If you happen to be in San Francisco on November 10th, you can have the chance of taking home a 2-dimensional slice of Jeremy Jones to hang on your wall and marvel at. Drop into the SF Patagonia store (at 770 North Point St) for an evening of Further-esque happenings and bid on a framed print of one of my shots of Jeremy slaying what we tagged the “Nat Geo” chute during our recent Further film Svalbard expedition. In fact the shot hasn’t been published anywhere yet, so the winner will have the very first print of this shot. Period. The print, measuring 80x65cm and exquisitely printed by Travis Rice Asymbol gallery, will be signed by Jeremy, who will also be there to nag until he either parts with anecdotes about our crew’s time on the remote islands or goes home crying. The whole evening is a fund raiser for Protect Our Winters charity, a US organisation that seeks to educate on climate change and assist ecologically sound developments.

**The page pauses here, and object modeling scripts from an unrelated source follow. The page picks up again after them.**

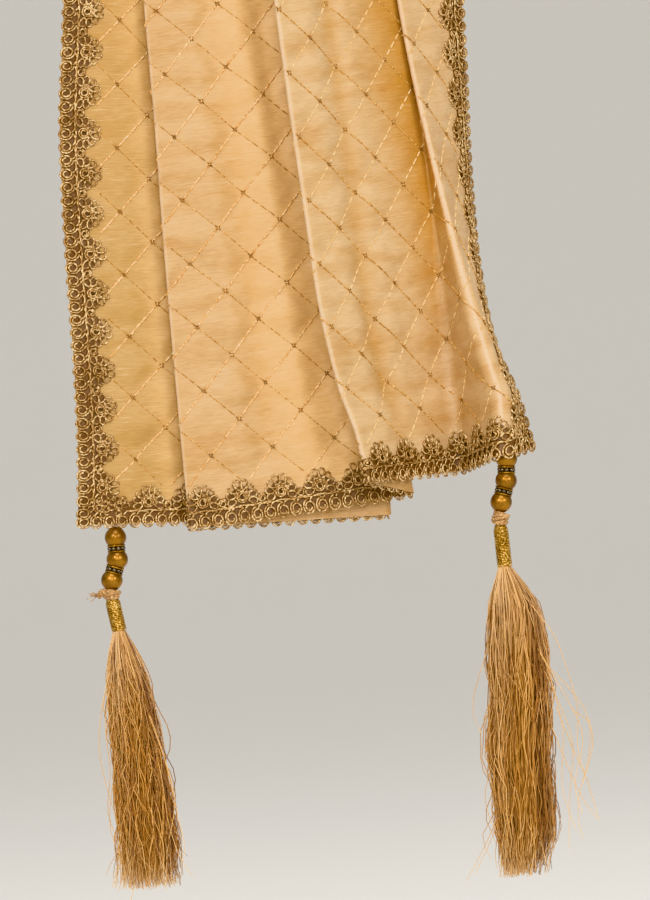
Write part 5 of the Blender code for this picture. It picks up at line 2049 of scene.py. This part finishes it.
@dataclass(frozen=True)
class Studio:
    """A plain pale sweep, soft light and the close camera on the front end."""

    floor: float = -1.6             # metres
    sweep_start: float = 6.0
    sweep_radius: float = 8.0
    camera_place: tuple[float, float, float] = (0.0135, -1.9, -1.1085)
    camera_roll: float = 4.0        # degrees
    lens: float = 152.4             # mm
    film: float = 36.0
    paper: str = "#f4f2ee"
    room: float = 0.74              # strength of the light from all sides
    sides: int = 64                 # of the sweep
    lights: tuple[SoftLight, ...] = (
        SoftLight("front_wide", (0.15, -3.5, -0.3), (0.0, -0.08, -1.1), 1.3, 32.0, "#fff8f0"),
        SoftLight("key_left", (-1.5, -2.0, -0.4), (0.0, -0.08, -1.1), 0.8, 5.0, "#fff6ea"),
        SoftLight("fill_right", (1.5, -2.1, -0.3), (0.0, -0.08, -1.1), 0.9, 24.0, "#fff6ea"),
        SoftLight("top_back", (0.2, 1.6, 1.2), (0.0, 0.0, -0.6), 1.6, 20.0, "#ffffff"),
        SoftLight("top_front", (0.1, -1.6, 1.5), (0.0, 0.0, -0.2), 1.6, 38.0, "#ffffff"),
        SoftLight("glint_left", (-0.9, -2.2, 0.0), (0.0, -0.08, -1.1), 0.5, 22.0, "#fff6ea",
                  True),
    )

    def build_sweep(self) -> None:
        """Makes the pale floor, which curves up far away on every side."""
        profile = [(self.sweep_start + self.sweep_radius * math.sin(a),
                    self.sweep_radius * (1 - math.cos(a))) for a in np.linspace(0, math.pi / 2, 10)]
        rings = [polar(radius, round_angles(self.sides), height + self.floor)
                 for radius, height in profile]
        points = np.concatenate(([(0.0, 0.0, self.floor)], *rings))
        here = np.arange(self.sides)
        after = (here + 1) % self.sides
        faces = [(0, 1 + a, 1 + b) for a, b in zip(here, after)]
        for base in 1 + self.sides * np.arange(len(profile) - 1):
            faces += [(base + a, base + self.sides + a, base + self.sides + b, base + b)
                      for a, b in zip(here, after)]
        mesh = bpy.data.meshes.new("pale_sweep")
        mesh.from_pydata(points, [], faces)
        mesh.shade_smooth()
        made = new_material("matte_studio_paper")[0]
        finish_with(made, Base_Color=linear(self.paper), Roughness=0.9)
        mesh.materials.append(made)
        sweep = bpy.data.objects.new("pale_sweep", mesh)
        bpy.context.scene.collection.objects.link(sweep)

    def build_camera(self) -> None:
        """Makes the camera, level and looking along +Y with a slight roll."""
        camera = bpy.data.cameras.new("camera")
        camera.sensor_fit, camera.sensor_height = "VERTICAL", self.film
        camera.lens = self.lens
        camera.clip_end = 100.0
        made = bpy.data.objects.new("camera", camera)
        made.matrix_world = (Matrix.Translation(self.camera_place)
                             @ Matrix.Rotation(math.pi / 2, 4, "X")
                             @ Matrix.Rotation(math.radians(-self.camera_roll), 4, "Z"))
        bpy.context.scene.collection.objects.link(made)
        bpy.context.scene.camera = made

    def build(self) -> None:
        """Makes the sweep, the camera, the lamps and the even light of the room."""
        self.build_sweep()
        self.build_camera()
        for light in self.lights:
            light.build()
        world = bpy.data.worlds.new("soft_room")
        world.use_nodes = True
        room = world.node_tree.nodes["Background"].inputs
        room["Color"].default_value, room["Strength"].default_value = linear(self.paper), self.room
        bpy.context.scene.world = world
        bpy.context.scene.view_settings.view_transform = "Khronos PBR Neutral"


# ================================================================ the whole stole
SILK_CREASES = (
    Crease(24.0, 26.0, 8.0, 0.5),
    Crease(40.0, 42.0, 7.0, -0.8, painted_trough_shade=0.25),
    Crease(281.0, 277.0, 8.0, 1.6),
    Crease(299.0, 291.0, 7.0, -2.2, start=20.0, painted_trough_shade=0.5),
    Crease(313.0, 303.0, 6.5, 1.7, start=30.0),
    Crease(327.0, 313.0, 6.0, -2.0, start=15.0, painted_trough_shade=0.35),
    Crease(416.0, 418.0, 7.0, 1.3),
    Crease(430.0, 431.0, 5.5, -2.1, start=25.0, painted_trough_shade=0.55),
    Crease(441.0, 440.0, 5.0, 1.3, start=40.0),
    Crease(515.0, 508.0, 5.0, 0.4, start=20.0),
)
SILK_PUCKERS = (
    Pucker(26.0, 31.0, 7.0, 3.0, 35.0, 1.6),
    Pucker(31.0, 40.0, 8.0, 2.6, 30.0, -1.2),
    Pucker(36.0, 50.0, 8.0, 3.0, 25.0, 1.3),
    Pucker(42.0, 33.0, 6.0, 2.6, 60.0, 1.1),
    Pucker(24.0, 108.0, 7.0, 2.6, 20.0, 1.1),
    Pucker(38.0, 96.0, 14.0, 4.0, 4.0, -1.3),
    Pucker(280.0, 118.0, 22.0, 5.0, -6.0, -1.3),
    Pucker(300.0, 92.0, 20.0, 5.0, 5.0, 1.3),
    Pucker(318.0, 84.0, 18.0, 4.0, 3.0, -1.4),
    Pucker(290.0, 60.0, 24.0, 5.0, -4.0, 1.1),
)


# Small puckers strewn over A, the lower and the upper part of B, and C: how many, between
# which u, v and slants in degrees, and the greatest height.
STREWN = (
    (34, (18.0, 80.0), (18.0, 200.0), (-5.0, 45.0), 1.6),
    (44, (258.0, 395.0), (16.0, 125.0), (-12.0, 14.0), 1.35),
    (20, (258.0, 395.0), (125.0, 340.0), (-10.0, 10.0), 0.65),
    (24, (405.0, 485.0), (16.0, 330.0), (-20.0, 20.0), 0.5),
)
STREWN_SEED = 21


def strewn_puckers(chance: np.random.Generator, count: int, u: tuple[float, float],
                   v: tuple[float, float], angle: tuple[float, float],
                   height: float) -> list[Pucker]:
    """Small dimples and swellings strewn over a part of the cloth.

    Args:
        chance: the random numbers to draw from.
        count: how many there are.
        u: between which across-places.
        v: between which along-places.
        angle: between which slants, in degrees.
        height: the greatest height or depth.

    Returns:
        The puckers.
    """
    return [Pucker(chance.uniform(*u), chance.uniform(*v), chance.uniform(7.0, 15.0),
                   chance.uniform(3.2, 5.5), chance.uniform(*angle),
                   height * chance.uniform(0.35, 1.0) * (-1) ** k) for k in range(count)]


def main() -> None:
    """Builds the dressed stole."""
    logging.basicConfig(level=logging.INFO, format="%(name)s %(message)s")
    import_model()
    Studio().build()
    chance = np.random.default_rng(STREWN_SEED)
    strewn = [pucker for part in STREWN for pucker in strewn_puckers(chance, *part)]
    surface = DrapedSurface(SILK_CREASES, (*SILK_PUCKERS, *strewn))
    LOG.info("surface: %d rows, %d columns", *surface.u.shape)
    scatter, threads = scatter_tree("scatter_small_shapes"), thread_tree("round_threads")
    SilkCloth(surface).build()
    Lace(surface, scatter).build()
    LatticeStitching(surface, scatter).build()
    for plan in TASSEL_PLANS:
        Tassel(plan, threads).build()


if __name__ == "__main__":
    main()
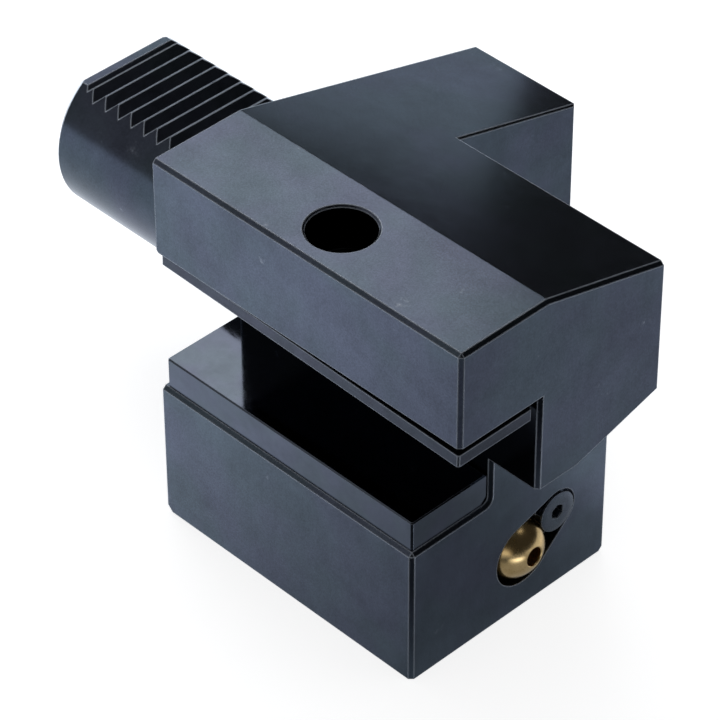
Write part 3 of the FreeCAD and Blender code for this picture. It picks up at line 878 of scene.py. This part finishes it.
@dataclass
class KeptSolids:
    """The CAD nodes that keep their own shape, with the finish of each."""

    def finishes(self) -> dict[str, object]:
        """The finish of each node that stays."""
        return {
            "holder_body": BODY_FINISH,
            "support_pad": PAD_FINISH,
            "clamp_plate": PLATE_FINISH,
            "pad_pin_rear": BRIGHT_FINISH,
            "pad_pin_front": BRIGHT_FINISH,
            "retaining_ring": BRIGHT_FINISH,
            "nozzle_seat": BRASS_FINISH,
            "nozzle_seal": RUBBER_FINISH,
            "shank_seal": RUBBER_FINISH,
            "inlet_seal": RUBBER_FINISH,
        }

    def build(self) -> list[bpy.types.Object]:
        """Gives each node its material."""
        nodes = []
        for name, finish in self.finishes().items():
            node = frame["nodes"][name]
            material = material_of(finish)
            for place in node.material_slots:
                place.material = material
            nodes.append(node)
        return nodes


_materials: dict[str, bpy.types.Material] = {}


def material_of(finish: object) -> bpy.types.Material:
    """The material of a finish, built once."""
    if finish.name not in _materials:
        _materials[finish.name] = finish.build()
    return _materials[finish.name]


def dress(piece: bpy.types.Object, finish: object, body: str) -> None:
    """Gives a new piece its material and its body.

    Args:
        piece: the piece.
        finish: its finish.
        body: the CAD body that it rides on.
    """
    piece.data.materials.append(material_of(finish))
    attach(piece, body)


@dataclass(frozen=True)
class Softbox:
    """A rectangular studio lamp, set by its direction from an aimed point and moved by its offset."""

    name: str
    azimuth: float
    elevation: float
    distance: float
    width: float
    height: float
    radiance: float
    colour: Colour = (1.0, 1.0, 1.0)
    offset: Triple = (0.0, 0.0, 0.0)
    in_reflections: bool = True

    def build(self, aim: Vector) -> bpy.types.Object:
        """Makes the lamp.

        Args:
            aim: the point that it would face without its offset.

        Returns:
            The lamp, whose power is its radiance times pi times its area.
        """
        data = bpy.data.lights.new(self.name, "AREA")
        data.shape = "RECTANGLE"
        data.size = self.width
        data.size_y = self.height
        data.energy = self.radiance * math.pi * self.width * self.height
        data.color = self.colour
        lamp = bpy.data.objects.new(self.name, data)
        bpy.context.scene.collection.objects.link(lamp)
        back = sight_line(self.azimuth, self.elevation)
        lamp.location = aim + Vector(self.offset) + back * self.distance
        lamp.visible_camera = False
        lamp.visible_glossy = self.in_reflections
        lamp.rotation_mode = "QUATERNION"
        lamp.rotation_quaternion = back.to_track_quat("Z", "Y")
        return lamp


def sight_line(azimuth: float, elevation: float) -> Vector:
    """Direction from the object towards a viewer; azimuth 0 stands at minus Y and 90 at plus X."""
    turn = math.radians(azimuth)
    rise = math.radians(elevation)
    return Vector((math.sin(turn) * math.cos(rise), -math.cos(turn) * math.cos(rise), math.sin(rise)))


def ray_kinds(graph: Graph) -> tuple[Term, Term]:
    """Terms that are 1 for rays from the camera, and for mirrored rays and rays through glass."""
    path = graph.node("ShaderNodeLightPath")
    seen = Term(graph, path.outputs["Is Camera Ray"])
    mirrored = Term(graph, path.outputs["Is Glossy Ray"]) + Term(graph, path.outputs["Is Transmission Ray"])
    return seen, mirrored


@dataclass(frozen=True)
class FloorGlow:
    """Painted light and shade: how brightly the floor shows in reflections, which gives each standing face
    its tone.

    Places are metres along the frame's axes. Each span runs from the place where an area's edge begins
    to the place where it is full.
    """

    colour: Colour = (0.85, 0.91, 1.0)
    strength: float = 1.08
    # Painted pools of light in reflections: the base and the rear, right and strip gains.
    base: float = 0.38
    rear_gain: float = 0.66
    rear: Span = (0.075, -0.045)
    right_gain: float = 0.12
    right: Span = (0.0, 0.04)
    # Painted shadow on the floor in front of the block.
    painted_shadow_dip: float = 0.14
    dip_front: Span = (0.062, 0.078)
    dip_left: Span = (0.02, -0.01)
    strip_gain: float = 0.28
    strip_left: Span = (0.014, 0.030)
    strip_right: Span = (0.070, 0.050)
    strip_front: Span = (0.115, 0.098)
    # Painted shadow in the corner by the block's front left edge.
    painted_corner_shadow: float = 0.80
    corner_rear: Span = (0.070, 0.095)
    corner_right: Span = (-0.035, -0.055)
    corner_left: Span = (-0.108, -0.085)
    # Painted pool of light that the brass ball mirrors.
    painted_light_patch_gain: float = 1.5
    patch_centre: Span = (0.128, -0.038)
    patch_edge: Span = (0.031, 0.013)

    def build(self, graph: Graph) -> bpy.types.NodeSocket:
        """Makes the glow.

        Args:
            graph: the floor's node tree.

        Returns:
            The shader: the base with the rear, right and strip pools of painted light and a painted shadow
                in front of the block, lowered by a painted shadow in the corner by the block's front left
                edge, with the painted pool of light that the brass ball mirrors.
        """
        x, y, _ = graph.axes()
        # Painted pools of light at the rear and to the right.
        lit = self.base + self.rear_gain * x.step(*self.rear) + self.right_gain * y.step(*self.right)
        # Painted shadow in front of the block.
        lit = lit - self.painted_shadow_dip * x.step(*self.dip_front) * y.step(*self.dip_left)
        # Painted pool of light along a strip in front.
        strip = y.step(*self.strip_left) * y.step(*self.strip_right) * x.step(*self.strip_front)
        lit = lit + self.strip_gain * strip
        corner = x.step(*self.corner_rear) * y.step(*self.corner_right) * y.step(*self.corner_left)
        patch = distance_from(self.patch_centre, x, y).step(*self.patch_edge)
        # Painted shadow in the corner and a painted pool of light for the ball.
        lit = lit * (1.0 - self.painted_corner_shadow * corner) + self.painted_light_patch_gain * patch
        return graph.node("ShaderNodeEmission", None, {
            "Color": self.colour, "Strength": self.strength * lit}).outputs[0]


@dataclass(frozen=True)
class Backdrop:
    """The world's strength in reflections, and as a fill for every other ray.

    A glow's span runs between two cosines of the angle from its direction.
    """

    dark: float = 0.02
    left_gain: float = 0.28
    left_direction: Span = (-math.sqrt(0.5), -math.sqrt(0.5))
    left: Span = (0.35, 0.85)
    front_gain: float = 0.55
    front_direction: Span = (0.54, -0.84)
    front: Span = (0.90, 0.99)
    ceiling_gain: float = 0.30
    ceiling: Span = (0.86, 0.97)
    fill: float = 0.35

    def mirrored_tone(self, graph: Graph) -> Term:
        """The dark backdrop with its glows from the rear left, the front left and the ceiling."""
        east, north, up = graph.axes()
        left = east * self.left_direction[0] + north * self.left_direction[1]
        front = east * self.front_direction[0] + north * self.front_direction[1]
        tone = self.dark + self.left_gain * left.step(*self.left) + self.front_gain * front.step(*self.front)
        return tone + self.ceiling_gain * up.step(*self.ceiling)


@dataclass
class Studio:
    """Floor, world, lamps and camera."""

    aim: Vector
    floor_height: float
    camera_azimuth: float = 45.84
    camera_elevation: float = 39.76
    camera_distance: float = 0.800
    camera_roll: float = -0.24
    camera_lens: float = 196.8
    sensor_width: float = 36.0
    clip_start: float = 0.02
    clip_end: float = 50.0
    floor_size: float = 6.0
    floor_tint: Colour = (0.50, 0.505, 0.515)
    floor_seen: float = 0.80
    # Painted light and shade that the floor shows in reflections.
    floor_glow: FloorGlow = FloorGlow()
    backdrop: Backdrop = Backdrop()

    def camera(self) -> bpy.types.Object:
        """Makes the camera at the picture's viewing angle."""
        data = bpy.data.cameras.new("camera")
        data.sensor_width = self.sensor_width
        data.lens = self.camera_lens
        data.clip_start = self.clip_start
        data.clip_end = self.clip_end
        camera = bpy.data.objects.new("camera", data)
        bpy.context.scene.collection.objects.link(camera)
        back = sight_line(self.camera_azimuth, self.camera_elevation)
        turn = math.radians(self.camera_azimuth)
        roll = math.radians(self.camera_roll)
        level = Vector((math.cos(turn), math.sin(turn), 0.0))
        right = level * math.cos(roll) + back.cross(level) * math.sin(roll)
        up = back.cross(right)
        camera.matrix_world = Matrix.Translation(self.aim + back * self.camera_distance) @ Matrix(
            (right, up, back)).transposed().to_4x4()
        bpy.context.scene.camera = camera
        return camera

    def floor(self) -> bpy.types.Object:
        """Makes the pale floor, white to the camera except for the object's shadow."""
        half = self.floor_size / 2
        corners = np.array(((-half, -half), (half, -half), (half, half), (-half, half)))
        points = np.column_stack((corners, np.full(4, self.floor_height)))
        floor = make_object("floor", points, [(0, 1, 2, 3)], sharp_degrees=30.0)
        material = bpy.data.materials.new("pale_floor")
        graph = Graph(material)
        graph.shader.inputs["Base Color"].default_value = (*self.floor_tint, 1.0)
        graph.shader.inputs["Roughness"].default_value = 0.9
        graph.shader.inputs["Specular IOR Level"].default_value = 0.0
        seen, mirrored = ray_kinds(graph)
        graph.feed(graph.shader.inputs["Emission Strength"], seen * self.floor_seen)
        graph.shader.inputs["Emission Color"].default_value = (1.0, 1.0, 1.0, 1.0)
        # Reflections see the floor's painted light and shade in place of its lit colour.
        blend = graph.node("ShaderNodeMixShader", None, {
            0: mirrored, 1: graph.shader.outputs[0], 2: self.floor_glow.build(graph)})
        graph.feed(graph.output.inputs["Surface"], blend.outputs[0])
        floor.data.materials.append(material)
        return floor

    def world(self) -> None:
        """Makes the world: white to the camera, a dark backdrop in reflections and a soft fill elsewhere."""
        world = bpy.data.worlds.new("studio")
        graph = Graph(world, "ShaderNodeOutputWorld", "ShaderNodeBackground")
        seen, mirrored = ray_kinds(graph)
        other = 1.0 - (seen + mirrored)
        strength = seen + self.backdrop.mirrored_tone(graph) * mirrored + self.backdrop.fill * other
        graph.shader.inputs["Color"].default_value = (1.0, 1.0, 1.0, 1.0)
        graph.feed(graph.shader.inputs["Strength"], strength)
        bpy.context.scene.world = world

    def lamps(self) -> list[bpy.types.Object]:
        """Makes the softboxes: the key, the low panel behind, one for the ball's top and a fill."""
        boxes = (
            Softbox("key_softbox", azimuth=225.8, elevation=45.0, distance=1.0, width=0.75, height=0.40,
                    radiance=1.70, offset=(-0.210, -0.214, 0.0)),
            Softbox("low_panel", azimuth=225.6, elevation=0.0, distance=0.12, width=0.36, height=0.12,
                    radiance=0.62, colour=(0.76, 0.88, 1.0), offset=(-0.1132, -0.0656, 0.0211)),
            Softbox("top_softbox", azimuth=131.0, elevation=60.0, distance=1.0, width=0.35, height=0.35,
                    radiance=0.75),
            Softbox("floor_fill", azimuth=235.0, elevation=60.0, distance=1.2, width=0.9, height=0.9,
                    radiance=1.2, in_reflections=False),
        )
        return [box.build(self.aim) for box in boxes]

    def build(self) -> None:
        """Makes the whole studio."""
        self.camera()
        self.floor()
        self.world()
        self.lamps()
        bpy.context.scene.view_settings.view_transform = "Standard"


def main() -> None:
    """Builds the studio and the holder."""
    logging.basicConfig(level=logging.INFO, format="%(name)s: %(message)s")
    studio = Studio(aim=CAMERA_AIM, floor_height=CAD_BOUNDS[0].z)
    studio.build()
    for group in (KeptSolids(), Fasteners(), CoolantNozzle(), SpringWasher()):
        for piece in group.build():
            log.info("%s: %s, %d faces", type(group).__name__, piece.name, len(piece.data.polygons))


if __name__ == "__main__":
    main()
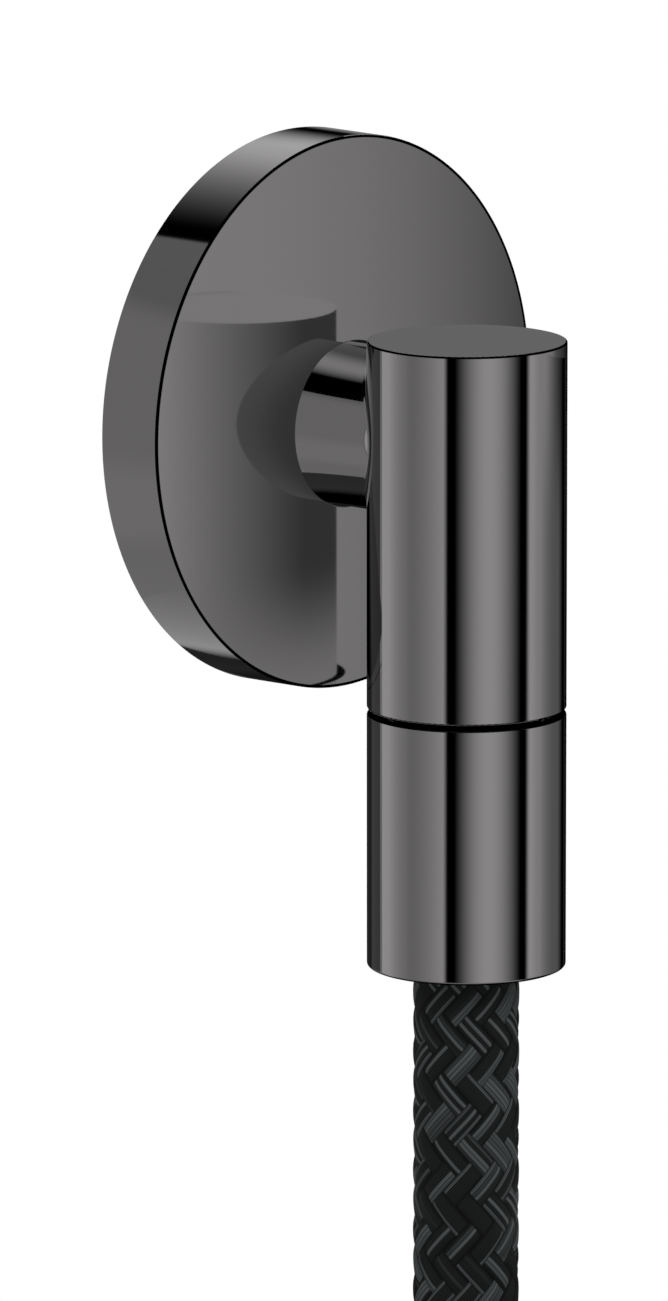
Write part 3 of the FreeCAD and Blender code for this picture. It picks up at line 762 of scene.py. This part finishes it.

This is what you can bid for in San Fran. Just don't get in your private jet to go and do so. 80x65cm print, archival quality, Signed by Jeremy Jones. © Dan Milner.

This event follows recent similar ones at the Patagonia stores in New York and Denver, both again fund raisers for POW charity, where prints of my shots of the veritable Travis Rice, shot during our Deeper Alaska session were auctioned for $600 for POW.

Travis Rice print .. already hanging on a wall and making its buyer chuffed to bits.

Now, nobody is going to pretend that all our winter activities -let alone all the miles we photographers clock up shooting wintery adventures for magazines and film projects- are a particularly ‘green’ way of enjoying ourselves, but every now and then an opportunity comes up to move the slider towards positive again, if only by a little.